前几天翻到一本旧笔记本,上面潦草地写着几个英文单词:bull market, bear market, ROI… 那是我刚入行时记下的“投资黑话”。说来好笑,当时以为背熟这些术语就能在金融圈里装得像模像样——直到某次跨国会议里,一位伦敦老银行家慢悠悠地问了句:”But how does that play out in the real world?” 我那些教科书式的表述突然卡在喉咙里,像过期罐头般涩得发不出声。
投资圈总爱把英语包装成某种神秘仪式。分析师们热衷于在PPT里塞满”asymmetric upside”和”secular trend”,交易员把”going long on volatility”挂在嘴边就像讨论早餐咖啡加不加糖。但真相是:当你真正需要说服一个犹豫的LP(有限合伙人),或是向初创团队解释估值模型时,最有力的从来不是术语本身,而是藏在语言褶皱里的人性洞察。
我记得有个做跨境并购的朋友吐槽,说他最怕中国客户要求”literal translation of the prospectus”(招股书逐字翻译)。”他们总想抓住每个冠词和时态,却忽略了英语合同里最要命的是那些柔韧的模糊——比如’reasonable efforts’和’material adverse change’,这些词在法庭上能扯皮十年,但直译成中文反而失了魂。” 这种语言间的灰色地带,某种程度上比美联储加息周期更难预测。
或许投资英语的本质根本不是语言问题。去年在硅谷见某位养老基金负责人时,对方突然打断我的收益曲线演示:”Stop selling me numbers. Tell me why your team wakes up at 2am sweating.” 那一刻突然意识到,我们费心打磨的金融英语,有时候反而成了隔绝真问题的巴别塔。真正的沟通发生在报表之外的裂缝里——比如英国人用”interesting”表达否定时微妙的鼻音停顿,或者美国VC说”we’ll circle back”时手指无意识敲桌面的频率。

有意思的是,越顶级的投资者反而越警惕术语通货膨胀。巴菲特至今还在用”owner’s earnings”这种上世纪词汇,桥水基金的达里奥甚至发明了一套”意符语言”来规避语义污染。也许因为真正重要的信号往往朴素得令人不安:当所有人都开始讨论”Web3.0原生资产”时, smart money(聪明钱)早在某个芬兰小镇的咖啡店里,用最基础的英语讨论着电网负载与散热成本。
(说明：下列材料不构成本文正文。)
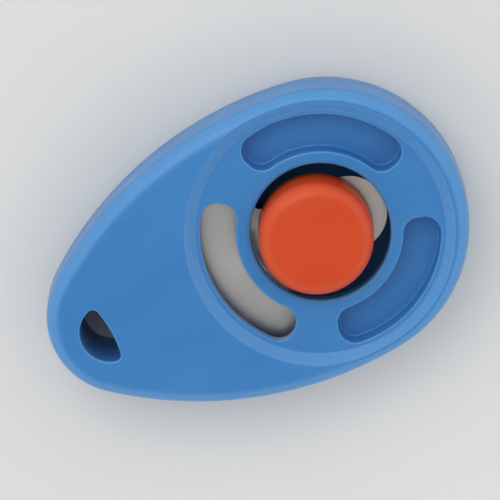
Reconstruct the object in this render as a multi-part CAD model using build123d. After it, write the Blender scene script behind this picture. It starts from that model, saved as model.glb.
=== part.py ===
from build123d import *

import os
from math import cos, radians, sin, sqrt

# A palm-sized clicker for training animals: a teardrop plastic housing in two shells, with a raised
# round button on the end of a spring-steel tongue. Pressing the button bends the tongue until its
# dimple snaps. Three curved slots ring the button: one opens over the tongue and lets the sound out,
# and two are closed by a floor a little way down.
#
# Millimetres. The origin is the centre of the footprint at the underside, +X runs along the long axis
# towards the wide end and +Z is up. The part is close to a mirror image of itself across the XZ plane,
# but the slots and the lanyard hole sit a few degrees round.

# ---- housing outline: an end arc, a tail arc and two flank arcs, all tangent
LENGTH = 70.0
END_RADIUS = 22.6
TAIL_RADIUS = 12.4
FLANK_RADIUS = 61.0

# ---- housing section
TOP_Z = 14.5
PARTING_Z = 6.5
WALL = 2.0
FLOOR = 1.8
DRAFT = 1.5
TOP_EDGE_RADIUS = 2.8
BOTTOM_EDGE_RADIUS = 4.0
SEAM_CHAMFER = 0.25
LIP_HEIGHT = 1.2
LIP_CLEARANCE = 0.06

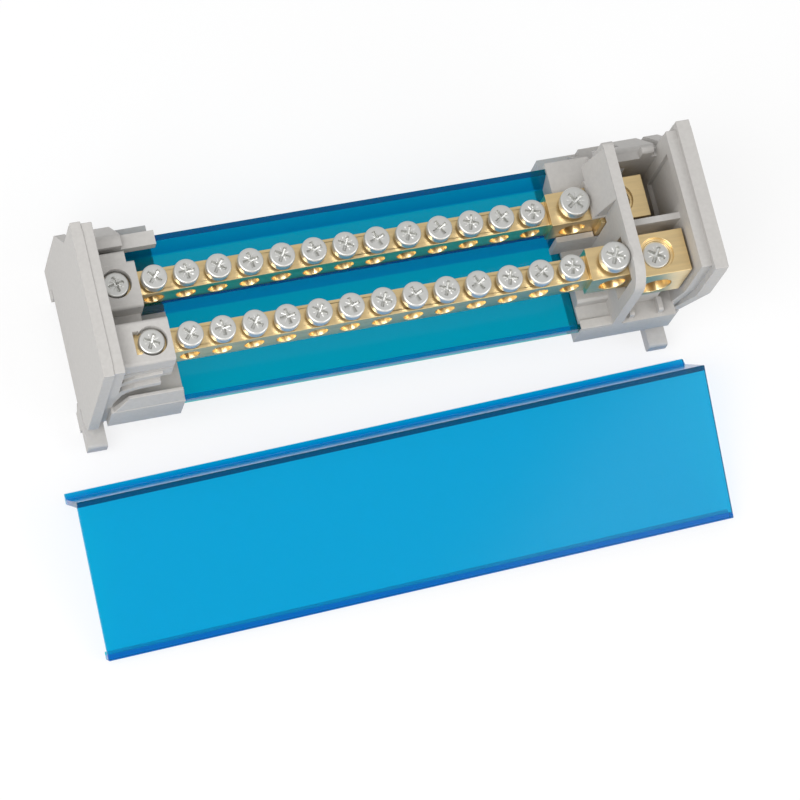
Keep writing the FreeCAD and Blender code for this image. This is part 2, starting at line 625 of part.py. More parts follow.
def make_right_support():
    """Right moulding: deck, partition, incoming compartment, end plate and rail feet."""
    end = RIGHT_END_X
    plate_x = RIGHT_PLATE_X
    groove_x = plate_x + PLATE_LAYER
    part_end = PARTITION_X + PARTITION_THICKNESS
    deck_top = FLOOR_TOP_Z + SUPPORT_SKIN
    body = joined(branch_housing(deck_top) + incoming_compartment(deck_top) + [
        end_plate(0.0, RIGHT_FOOT_FRONT_Y, RIGHT_FOOT_STEP_Z, groove_x, end),
        end_plate(PLATE_STEP, RIGHT_FOOT_FRONT_Y, RIGHT_FOOT_STEP_Z, plate_x, groove_x + 0.1),
        partition_wall(),
        block(RIGHT_TAB_X - 0.8, plate_x + 0.5, RIGHT_FOOT_FRONT_Y, RAIL_FRONT_Y, 1.0, 8.6),
        release_tab(RIGHT_TAB_X, RIGHT_FOOT_FRONT_Y),
        block(RIGHT_SUPPORT_START_X, plate_x + 0.5, BASE_FRONT_Y, BASE_BACK_Y - 0.5,
              DECK_BOTTOM_Z, deck_top),
        leg_rib(PARTITION_X, PARTITION_X + 2.4),
    ])
    panel_y0 = (FRONT_ROW_Y + REAR_ROW_Y) / 2.0 + 3.0
    cuts = [
        spring_slot(plate_x, end),
        foot_cuts(RIGHT_TAB_X - 1.0, end + 1.0),
        channel_seat(),
        block(plate_x - 0.1, plate_x + 1.4, panel_y0, REAR_ROW_Y + 7.0, deck_top + 6.0, NOSE_TOP_Z - 6.0),
    ]
    rows = [(FRONT_FIRST_X, FRONT_ROW_Y, FRONT_BAR_BOTTOM_Z), (REAR_FIRST_X, REAR_ROW_Y, REAR_BAR_BOTTOM_Z)]
    for first_x, row_y, bottom_z in rows:
        half_cube = CUBE_WIDTH / 2.0 + FIT_PLAY
        cube_start = incoming_x(first_x) - CUBE_LEAD - FIT_PLAY
        window_x = min(PARTITION_X - 1.0, cube_start)
        play_z = bottom_z + BRANCH_HEIGHT + FIT_PLAY
        cuts.append(block(window_x, part_end + 0.2, row_y - half_cube, row_y + half_cube,
                          cube_bottom_z(bottom_z), play_z))
        cuts.append(rod(BRANCH_HEAD_D + 2.0 * FIT_PLAY, 8.0, branch_x(first_x), row_y, play_z, Z_AXIS))
    cable_x = incoming_x(REAR_FIRST_X)
    cable_z = incoming_hole_z(REAR_BAR_BOTTOM_Z)
    cable_y = REAR_ROW_Y + CUBE_WIDTH / 2.0
    half_window = INCOMING_HOLE_D / 2.0 + CABLE_PLAY
    cuts.append(block(cable_x - half_window, cable_x + half_window, cable_y, BASE_BACK_Y + 1.0,
                      cable_z - half_window, cable_z + half_window))
    return body.cut(Part.makeCompound(cuts))


def cover_outline():
    """Section of the cover as it lies: (Y, Z) with the tall flange at the back."""
    wall = COVER_WALL
    flange = COVER_BACK_FLANGE
    lip = COVER_FRONT_LIP
    width = COVER_WIDTH
    flat = [
        (0.0, 0.0),
        (0.0, -flange + 2.6),
        (COVER_BEAD, -flange + 1.4),
        (COVER_BEAD, -flange),
        (-wall, -flange),
        (-wall, -wall),
        (-width + wall, -wall),
        (-width + wall, -lip + 0.9),
        (-width + wall + 0.8, -lip),
        (-width, -lip),
        (-width, 0.0),
    ]
    tilt = math.atan2(flange - lip, width - wall)
    turned = []
    for y, z in flat:
        turned.append((y * math.cos(tilt) - z * math.sin(tilt), y * math.sin(tilt) + z * math.cos(tilt)))
    base_z = min(z for y, z in turned)
    return [(COVER_BACK_Y + y, z - base_z) for y, z in turned]


def make_cover():
    """Clip-on cover strip, off the block and resting on its flange and its front lip."""
    half = COVER_LENGTH / 2.0
    strip = profile(cover_outline(), COVER_CENTRE_X - half, COVER_CENTRE_X + half)
    middle = FreeCAD.Vector(COVER_CENTRE_X, COVER_BACK_Y, 0)
    strip.rotate(middle, Z_AXIS, COVER_TURN_DEG)
    return strip


def all_parts():
    """Every piece with its name."""
    rear = (REAR_FIRST_X, REAR_ROW_Y, REAR_BAR_BOTTOM_Z)
    front = (FRONT_FIRST_X, FRONT_ROW_Y, FRONT_BAR_BOTTOM_Z)
    return {
        "left_end_support": make_left_support(),
        "right_end_support": make_right_support(),
        "base_channel": make_base_channel(),
        "cover": make_cover(),
        "rear_busbar": make_busbar(*rear),
        "front_busbar": make_busbar(*front),
        "rear_outgoing_screws": make_outgoing_screws(*rear),
        "front_outgoing_screws": make_outgoing_screws(*front),
        "rear_branch_screw": make_branch_screw(*rear),
        "front_branch_screw": make_branch_screw(*front),
        "rear_incoming_screw": make_incoming_screw(*rear),
        "front_incoming_screw": make_incoming_screw(*front),
        "rear_end_screw": make_end_screw(*rear),
        "front_end_screw": make_end_screw(*front),
    }


os.makedirs("parts", exist_ok=True)
for name, shape in all_parts().items():
    shape.exportStep("parts/" + name + ".step")
    print(name, "valid", shape.isValid(), "solids", len(shape.Solids), "mm3", round(shape.Volume, 1))
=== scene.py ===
import math

import bmesh
import bpy
from bpy.props import FloatProperty, FloatVectorProperty, IntProperty, PointerProperty
from bpy.types import Operator, Panel, PropertyGroup
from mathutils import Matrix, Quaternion, Vector


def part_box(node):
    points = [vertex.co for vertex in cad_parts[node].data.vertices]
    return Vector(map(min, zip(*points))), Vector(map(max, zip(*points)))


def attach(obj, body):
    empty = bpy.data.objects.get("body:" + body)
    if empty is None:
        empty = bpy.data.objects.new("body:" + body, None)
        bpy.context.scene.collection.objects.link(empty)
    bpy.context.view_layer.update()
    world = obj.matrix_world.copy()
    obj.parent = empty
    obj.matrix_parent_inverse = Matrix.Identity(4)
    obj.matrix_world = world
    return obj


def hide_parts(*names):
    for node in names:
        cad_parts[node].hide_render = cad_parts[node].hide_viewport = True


bl_info = {
    "name": "Power distribution block",
    "version": (1, 0, 0),
    "blender": (4, 5, 0),
    "location": "3D View > Sidebar > Block",
    "description": "Dresses a rail-mounted power distribution block and its loose cover",
    "category": "Object",
}

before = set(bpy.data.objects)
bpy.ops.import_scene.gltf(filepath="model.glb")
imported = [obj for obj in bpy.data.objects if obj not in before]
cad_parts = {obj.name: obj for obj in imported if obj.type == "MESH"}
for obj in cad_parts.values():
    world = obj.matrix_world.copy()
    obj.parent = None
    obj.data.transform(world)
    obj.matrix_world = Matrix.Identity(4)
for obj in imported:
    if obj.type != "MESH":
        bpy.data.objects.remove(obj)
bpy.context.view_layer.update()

MM = 0.001
BODY = "root"
SUPPORT_NODES = ("left_end_support", "right_end_support")
BUSBAR_NODES = ("rear_busbar", "front_busbar")
SIDES = ("rear", "front")
OUTGOING_SCREWS_PER_BAR = 13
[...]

所以现在当我辅导年轻分析师时,总会要求他们用小学生词汇重写投资备忘录。如果不能用”why this company makes people’s lives better”来解释百页估值模型,那么所有的EBITDA调整和蒙特卡洛模拟,终究只是数字时代的巫术咒语——念得再流利,也召不来真金白银的信仰。
(后记:刚发现那本旧笔记本背面有行小字:”Remember: bankers use complexity to hide uncertainty.” 十年前的自己或许比现在更清醒。)